The very men who most insisted that specific difference was the
accumulation of differences so minute as to be often hardly, if at
all, perceptible, could not see that the striking and baffling
phenomena of design in connection with organism admitted of exactly
the same solution as the riddle of organic development, and should
be seen not as a result reached per saltum, but as an accumulation
of small steps or leaps in a given direction. It was as though
those who had insisted on the derivation of all forms of the steam-
engine from the common kettle, and who saw that this stands in much
the same relations to the engines, we will say, of the Great Eastern
steamship as the amoeba to man, were to declare that the Great
Eastern engines were not designed at all, on the ground that no one
in the early kettle days had foreseen so great a future development,
and were unable to understand that a piecemeal solvitur ambulando
design is more omnipresent, all-seeing, and all-searching, and hence
more truly in the strictest sense design, than any speculative leap
of fancy, however bold and even at times successful.
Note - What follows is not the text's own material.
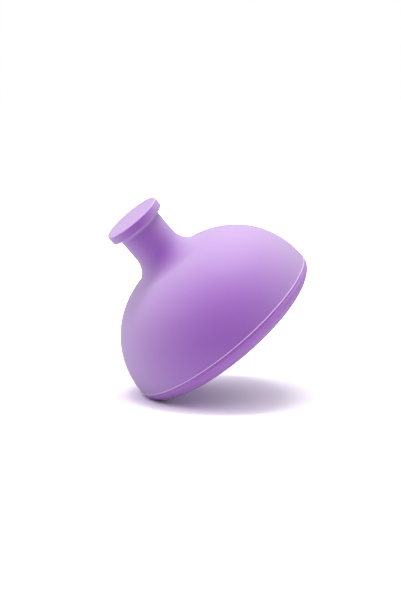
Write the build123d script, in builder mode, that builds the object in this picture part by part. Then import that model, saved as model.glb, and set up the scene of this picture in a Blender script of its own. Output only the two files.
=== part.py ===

From Lamarck I went on to Buffon and Erasmus Darwin--better men both
of them than Lamarck, and treated by him much as he has himself been
treated by those who have come after him--and found that the system
of these three writers, if considered rightly, and if the corollary
that heredity is only a mode of memory were added, would get us out
of our dilemma as regards descent and design, and enable us to keep
both. We could do this by making the design manifested in organism
more like the only design of which we know anything, and therefore
the only design of which we ought to speak--I mean our own.